> [What the task asks]: Transcribe each line exactly.

> [Information supplied]:
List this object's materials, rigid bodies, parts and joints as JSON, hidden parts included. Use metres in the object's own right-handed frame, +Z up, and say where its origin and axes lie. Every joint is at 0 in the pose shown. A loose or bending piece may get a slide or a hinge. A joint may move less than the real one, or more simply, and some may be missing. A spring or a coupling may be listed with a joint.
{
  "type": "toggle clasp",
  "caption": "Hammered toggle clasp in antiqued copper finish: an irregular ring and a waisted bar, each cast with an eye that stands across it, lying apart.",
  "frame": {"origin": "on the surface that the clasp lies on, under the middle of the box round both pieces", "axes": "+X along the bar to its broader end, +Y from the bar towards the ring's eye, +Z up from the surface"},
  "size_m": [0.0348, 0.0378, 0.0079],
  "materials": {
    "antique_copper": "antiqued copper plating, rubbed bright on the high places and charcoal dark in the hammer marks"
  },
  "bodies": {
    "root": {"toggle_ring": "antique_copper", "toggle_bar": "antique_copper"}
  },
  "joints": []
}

> [Correct response]:
List this object's materials, rigid bodies, parts and joints as JSON, hidden parts included. Use metres in the object's own right-handed frame, +Z up, and say where its origin and axes lie. Every joint is at 0 in the pose shown. A loose or bending piece may get a slide or a hinge. A joint may move less than the real one, or more simply, and some may be missing. A spring or a coupling may be listed with a joint.
{
  "type": "toggle clasp",
  "caption": "Hammered toggle clasp in antiqued copper finish: an irregular ring and a waisted bar, each cast with an eye that stands across it, lying apart.",
  "frame": {"origin": "on the surface that the clasp lies on, under the middle of the box round both pieces", "axes": "+X along the bar to its broader end, +Y from the bar towards the ring's eye, +Z up from the surface"},
  "size_m": [0.0348, 0.0378, 0.0079],
  "materials": {
    "antique_copper": "antiqued copper plating, rubbed bright on the high places and charcoal dark in the hammer marks"
  },
  "bodies": {
    "root": {"toggle_ring": "antique_copper", "toggle_bar": "antique_copper"}
  },
  "joints": []
}